One farmer at the Summit said he likes the idea of “owning” the angle of SNAP with the farm bill, of farmers helping feed the poor. “We’re compassionate people,” he said, adding that local economies also benefit from recipients spending money on food in their communities.

This is important for farmers to keep in mind, said Alan Kemper, who farms in Lafayette. He is a member of the Farm Foundation, NFP’s Round Table, an invitationonly forum made up of U.S. farm leaders who, among other things, discuss challenges facing the industry.

Kemper said farmers need to quit thinking about voting numbers in Congress and instead focus on  agriculture’s image to win consumer favor. So often, he said, ag groups “get stuck in their own silos” and instead, should reach out more to non-traditional farm organizations and those which help SNAP recipients, for instance.

“At the end of the day, we all have a contract with the consumer to deliver to them good food at an affordable cost,” he said.

Brooke Appleton, director of public policy and political strategy for the National Corn Growers Assoc., said a positive for the farm bill is she believes the 2016 election has given rural and farm interests “more of a seat at the table” of public policy and funding.

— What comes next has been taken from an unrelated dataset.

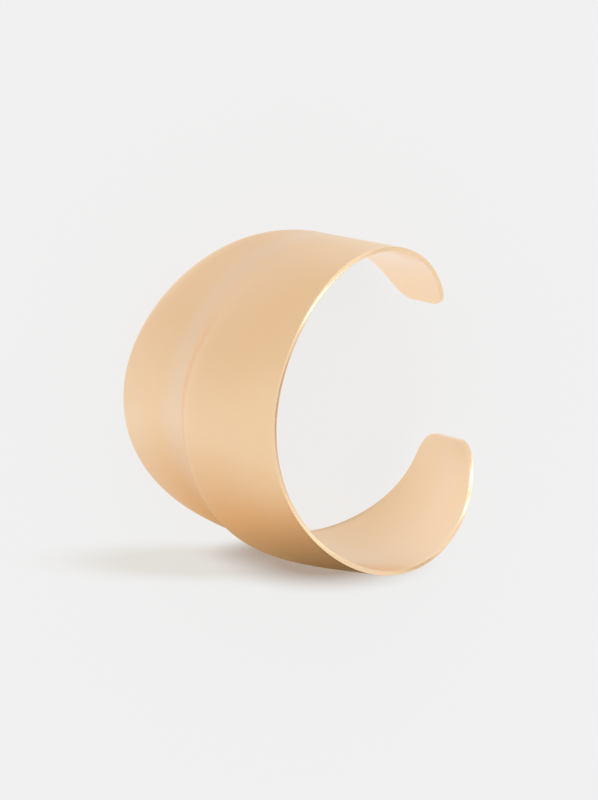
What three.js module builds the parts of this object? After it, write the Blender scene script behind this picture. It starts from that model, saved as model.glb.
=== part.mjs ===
// An open cuff bracelet, made from one sheet of gold-coloured metal.
//
// The flat blank is widest in the middle and tapers to a rounded tip at each end. Its middle is pressed into two
// lobes that run lengthwise with a valley between them, and the blank is bent into an oval that is open between
// the tips. The cuff lies on its side, as it rests by itself: because its arms are narrower than its back, it
// leans forward until two places on its lower edge carry it. +Z is up, +X points from the back to the opening,
// and the two arms mirror each other across the plane y = 0. The origin is on the table, below the middle of the
// cuff's box.

import * as THREE from "three";

// Driving dimensions, in millimetres and degrees.
const SHEET = 0.9; // thickness of the metal
const BLANK_LENGTH = 152; // the flat blank, from tip to tip
const BACK_WIDTH = 59; // width of the blank in the middle
const TIP_WIDTH = 16; // width that the taper comes down to at a tip
const TAPER = 1.1; // power of the cosine that the taper follows: a higher one slims the arms sooner
const TIP_CORNERS = { lower: 5, upper: 2.2 }; // radius of a tip's corner at the lower edge, and at the upper one
const LEAN = 20; // how far the cuff leans towards its opening when it rests
const REST_FLAT = 0.08; // depth of the flats that are dressed on the lower edge, where the cuff rests

// How tightly the sheet's middle is bent, from the middle of the back (along 0) to a tip (along 1).
const BENDS = [
  { along: 0, radius: 24.5 }, // back
  { along: 1 / 3, radius: 37 }, // shoulder
  { along: 2 / 3, radius: 24.5 }, // arm
  { along: 1, radius: 15 }, // tip
];

// The section pressed into the back, from the lower edge (across -1) to the upper one (across 1), with the
// distance that each line stands outside the plain bent sheet. steps is how many facets lead to it.
const RIDGES = [
  { line: "lower edge", across: -1, rise: 0, steps: 0 },
  { line: "lower lobe", across: -0.5, rise: 1.3, steps: 4 },
  { line: "valley", across: -0.2, rise: 0.6, steps: 4 },
  { line: "upper lobe", across: 0.25, rise: 5.3, steps: 8 },
  { line: "upper edge", across: 1, rise: 0, steps: 7 },
];
const PRESSED_TO = 0.08; // the lobes have their full height this far along each arm
const PLAIN_FROM = 0.6; // and have faded out here

const ARM_STEPS = 34; // facets along one arm, from the middle of the back to the corners of its tip
const CORNER_STEPS = 6; // facets along the rounded corners of a tip

const ARM_LENGTH = BLANK_LENGTH / 2;

// A smooth change from a to b as t goes from 0 to 1, level at both ends.
const ease = (a, b, t) => a + ((b - a) * (1 - Math.cos(Math.PI * t))) / 2;

// Curvature of the bent sheet at a fraction along an arm.
function curvature(along) {
  const next = Math.max(1, BENDS.findIndex((row) => row.along >= along));
  const a = BENDS[next - 1];
  const b = BENDS[next];
  return ease(1 / a.radius, 1 / b.radius, (along - a.along) / (b.along - a.along));
}

// The bent centre line as seen from above, worked out by walking along one arm in small straight steps. Each
// entry is a place {x, y} and the direction {turn} in which the sheet runs there, with the back's middle at 0, 0.
const WALK_STEPS = 600;
const WALK = [{ x: 0, y: 0, turn: 0 }];
for (let i = 0; i < WALK_STEPS; i++) {
  const { x, y, turn } = WALK[i];
  const step = ARM_LENGTH / WALK_STEPS;
  const bend = curvature((i + 0.5) / WALK_STEPS) * step;
  const middle = turn + bend / 2;
  WALK.push({ x: x + step * Math.sin(middle), y: y + step * Math.cos(middle), turn: turn + bend });
}

// Place and direction on the centre line at a fraction along an arm.
function centreLine(along) {
  const i = Math.min(Math.floor(along * WALK_STEPS), WALK_STEPS - 1);
  const t = along * WALK_STEPS - i;
  const mix = (key) => WALK[i][key] + (WALK[i + 1][key] - WALK[i][key]) * t;
  return { x: mix("x"), y: mix("y"), turn: mix("turn") };
}

// Half the width that the taper gives the blank at a fraction along an arm.
function taperedHalfWidth(along) {
  const share = Math.cos((Math.PI / 2) * along) ** TAPER;
  return (TIP_WIDTH + (BACK_WIDTH - TIP_WIDTH) * share) / 2;
}

// The same, with a corner of the given radius rounded off at the tip.
function halfWidth(along, corner) {
  const toCornerStart = corner - (1 - along) * ARM_LENGTH;
  if (toCornerStart <= 0) return taperedHalfWidth(along);
  const kept = Math.sqrt(corner ** 2 - Math.min(toCornerStart, corner) ** 2);
  return taperedHalfWidth(along) - corner + kept;
}

// How far the pressed section stands out at a place across the back.
function pressedRise(across) {
  const next = Math.max(1, RIDGES.findIndex((row) => row.across >= across));
  const a = RIDGES[next - 1];
  const b = RIDGES[next];
  const t = (across - a.across) / (b.across - a.across);
  if (next === 1) return b.rise * Math.sin((Math.PI / 2) * t);
  if (next === RIDGES.length - 1) return a.rise * Math.cos((Math.PI / 2) * t);
  return ease(a.rise, b.rise, t);
}

// A point of the sheet's middle surface, with along from -1 at one tip to 1 at the other.
function sheetPoint(along, across) {
  const arm = Math.abs(along);
  const { x, y, turn } = centreLine(arm);
  const faded = THREE.MathUtils.clamp((arm - PRESSED_TO) / (PLAIN_FROM - PRESSED_TO), 0, 1);
  const z = across * halfWidth(arm, across < 0 ? TIP_CORNERS.lower : TIP_CORNERS.upper);
  const rise = ease(1, 0, faded) * pressedRise(z / taperedHalfWidth(arm));
  const outX = x - rise * Math.cos(turn);
  const outY = y + rise * Math.sin(turn);
  return new THREE.Vector3(outX, along < 0 ? -outY : outY, z);
}

// The sheet's outward direction there, from its slopes along and across.
function sheetNormal(along, across) {
  const reach = 1e-3;
  const onBlank = (fraction) => THREE.MathUtils.clamp(fraction, -1, 1);
  const slope = (da, dc) => {
    const ahead = sheetPoint(onBlank(along + da), onBlank(across + dc));
    const behind = sheetPoint(onBlank(along - da), onBlank(across - dc));
    return ahead.sub(behind);
  };
  return slope(0, reach).cross(slope(reach, 0)).normalize();
}

// The fractions along the blank at which its facets meet: even steps down each arm, then closer ones round the
// corners of the tip.
function alongStations() {
  const corner = Math.max(TIP_CORNERS.lower, TIP_CORNERS.upper);
  const cornerAt = 1 - corner / ARM_LENGTH;
  const arm = [];
  for (let i = 1; i <= ARM_STEPS; i++) arm.push((cornerAt * i) / ARM_STEPS);
  for (let i = 1; i <= CORNER_STEPS; i++) {
    const angle = ((Math.PI / 2) * i) / CORNER_STEPS;
    arm.push(cornerAt + (Math.sin(angle) * corner) / ARM_LENGTH);
  }
  return [...arm.map((a) => -a).reverse(), 0, ...arm];
}

// The fractions across the blank at which its facets meet, closer together where the section curves more.
function acrossStations() {
  const stations = [RIDGES[0].across];
  for (let r = 1; r < RIDGES.length; r++) {
    const from = RIDGES[r - 1].across;
    const { across, steps } = RIDGES[r];
    for (let i = 1; i <= steps; i++) stations.push(from + ((across - from) * i) / steps);
  }
  return stations;
}

// The closed skin of the sheet: an outer and an inner face, half a thickness each side of the middle surface,
// joined by a narrow wall all the way round the edge.
function sheetGeometry() {
  const along = alongStations();
  const across = acrossStations();
  const columns = across.length;
  const perFace = along.length * columns;
  const points = [];
  for (const side of [0.5, -0.5])
    for (const a of along)
      for (const c of across)
        points.push(sheetPoint(a, c).addScaledVector(sheetNormal(a, c), side * SHEET));
  const triangles = [];
  const quad = (a, b, c, d) => triangles.push(a, b, c, a, c, d);
  const outer = (i, j) => i * columns + j;
  const inner = (i, j) => perFace + outer(i, j);
  const lastRow = along.length - 1;
  const lastColumn = columns - 1;
  for (let i = 0; i < lastRow; i++)
    for (let j = 0; j < lastColumn; j++) {
      quad(outer(i, j), outer(i, j + 1), outer(i + 1, j + 1), outer(i + 1, j));
      quad(inner(i, j), inner(i + 1, j), inner(i + 1, j + 1), inner(i, j + 1));
    }
  for (let i = 0; i < lastRow; i++) {
    quad(outer(i, 0), outer(i + 1, 0), inner(i + 1, 0), inner(i, 0));
    quad(outer(i + 1, lastColumn), outer(i, lastColumn), inner(i, lastColumn), inner(i + 1, lastColumn));
  }
  for (let j = 0; j < lastColumn; j++) {
    quad(outer(0, j + 1), outer(0, j), inner(0, j), inner(0, j + 1));
    quad(outer(lastRow, j), outer(lastRow, j + 1), inner(lastRow, j + 1), inner(lastRow, j));
  }
  const geometry = new THREE.BufferGeometry();
  const coordinates = points.flatMap((point) => point.toArray());
  geometry.setAttribute("position", new THREE.Float32BufferAttribute(coordinates, 3));
  geometry.setIndex(triangles);
  return geometry;
}

// Lays the upright sheet down as it rests: leaned towards its opening, centred over the origin, and with its
// lowest edge dressed flat on the table.
function rest(geometry) {
  geometry.rotateY(THREE.MathUtils.degToRad(LEAN));
  geometry.computeBoundingBox();
  const centre = geometry.boundingBox.getCenter(new THREE.Vector3());
  const floor = geometry.boundingBox.min.z + REST_FLAT;
  geometry.translate(-centre.x, -centre.y, -floor);
  const position = geometry.getAttribute("position");
  for (let i = 0; i < position.count; i++) position.setZ(i, Math.max(position.getZ(i), 0));
  geometry.computeVertexNormals();
  return geometry;
}

const satinGold = new THREE.MeshStandardMaterial({ color: 0xe9c491, roughness: 0.38, metalness: 1 });

const cuff = new THREE.Mesh(rest(sheetGeometry()), satinGold);
cuff.name = "cuff";

const bracelet = new THREE.Group();
bracelet.add(cuff);

export default bracelet;
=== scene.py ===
# %% [markdown]
# # An open cuff bracelet in satin gold
#
# This lesson dresses one piece of jewellery: a wide cuff, made from a single sheet of metal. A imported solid
# of the sheet is loaded first. It has the true size, the two pressed lobes and the bend, but it is made of
# flat facets and its edges are square. Blender's work is the surface: a fine smooth skin, softly rounded
# edges, and a satin gold finish with a polished edge.

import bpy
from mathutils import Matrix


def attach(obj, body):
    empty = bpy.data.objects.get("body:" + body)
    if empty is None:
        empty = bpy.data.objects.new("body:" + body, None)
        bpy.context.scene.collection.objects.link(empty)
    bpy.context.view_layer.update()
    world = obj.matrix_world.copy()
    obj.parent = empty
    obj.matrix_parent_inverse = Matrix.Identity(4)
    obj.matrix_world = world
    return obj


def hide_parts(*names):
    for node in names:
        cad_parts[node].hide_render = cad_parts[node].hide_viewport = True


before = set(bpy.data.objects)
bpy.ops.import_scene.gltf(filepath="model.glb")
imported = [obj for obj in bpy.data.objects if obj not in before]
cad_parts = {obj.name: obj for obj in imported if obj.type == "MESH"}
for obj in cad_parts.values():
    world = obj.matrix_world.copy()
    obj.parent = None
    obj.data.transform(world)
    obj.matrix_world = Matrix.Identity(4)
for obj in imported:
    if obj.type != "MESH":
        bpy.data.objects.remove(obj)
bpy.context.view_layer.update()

# %% [markdown]
# Everything is in metres. A few sizes of the real cuff are named here, because the finish follows them: how
# thick the sheet is, how far it leans towards its opening as it rests, and how deep its edges are rounded.

# %% Name the sizes that the finish follows
from math import cos, radians, sin

import bpy
from mathutils import Matrix, Vector, kdtree

MM = 0.001
SHEET = 0.9 * MM
LEAN = radians(20)
EDGE_ROUNDING = 0.2 * MM

print("sheet", SHEET / MM, "mm thick, leaning", round(LEAN / radians(1)), "degrees")

# %% [markdown]
# The camera comes early, because it decides what has to be good. It looks down on the cuff from the side of
# its upper arm, with a long lens, as a catalogue picture is taken, so the oval is hardly distorted. It is
# turned about its own line of sight until the +Y arm is at the top of the picture.

# %% Place the camera
LOOK_AT = Vector((-0.7, 3.6, 27.4)) * MM
VIEW_AZIMUTH = radians(117.1)
VIEW_ELEVATION = radians(74.1)
VIEW_DISTANCE = 727 * MM
VIEW_ROLL = radians(141.5)

away = Vector((
    cos(VIEW_ELEVATION) * cos(VIEW_AZIMUTH),
    cos(VIEW_ELEVATION) * sin(VIEW_AZIMUTH),
    sin(VIEW_ELEVATION),
))
bpy.ops.object.camera_add(location=LOOK_AT + away * VIEW_DISTANCE)
camera = bpy.context.object
camera.rotation_mode = "QUATERNION"
level = (-away).to_track_quat("-Z", "Y")
camera.rotation_quaternion = level @ Matrix.Rotation(VIEW_ROLL, 3, "Z").to_quaternion()
camera.data.sensor_width = 36
camera.data.lens = 176.6
camera.data.clip_start = 0.01
camera.data.clip_end = 20
bpy.context.scene.camera = camera
print("the camera stands", round(camera.location.length, 2), "m away")

# %% [markdown]
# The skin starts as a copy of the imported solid, because its shape is already right. The solid is made of
# loose triangles, so the copy's doubled corners are merged first, and pairs of triangles are joined into
# four-sided faces, which a subdivision surface smooths far better.

# %% Copy the solid and make it a clean mesh
def deselect_all():
    if bpy.context.object and bpy.context.object.mode != "OBJECT":
        bpy.ops.object.mode_set(mode="OBJECT")
    bpy.ops.object.select_all(action="DESELECT")


def activate(piece):
    deselect_all()
    piece.select_set(True)
    bpy.context.view_layer.objects.active = piece


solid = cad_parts["cuff"]
cuff = solid.copy()
cuff.data = solid.data.copy()
for key in list(cuff.keys()):
    del cuff[key]
cuff.parent = None
cuff.name = "cuff_sheet"
bpy.context.scene.collection.objects.link(cuff)

activate(cuff)
bpy.ops.object.mode_set(mode="EDIT")
bpy.ops.mesh.select_all(action="SELECT")
bpy.ops.mesh.remove_doubles(threshold=0.001 * MM)
bpy.ops.mesh.tris_convert_to_quads(face_threshold=radians(40), shape_threshold=radians(180))
bpy.ops.object.mode_set(mode="OBJECT")
corners = [len(face.vertices) for face in cuff.data.polygons]
print(len(corners), "faces, of which", corners.count(3), "are still triangles")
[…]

On an individual level, Steinbarger said an effective way to get legislators to pay attention to an issue is to give them a personal story about how it affects your farm and family. How has crop insurance helped you, for instance? Not only may it sway them, but they could use that story to try to persuade other lawmakers.

“When I’m asking for farm bill ideas … I like to know specifically what you’d like to see,” said Kent Yeager, who works for Sen. Joe Donnelly’s (D-Ind.) office. Donnelly has been conducting listening sessions across the state this summer. “Let’s be specific; think of what we can do together.”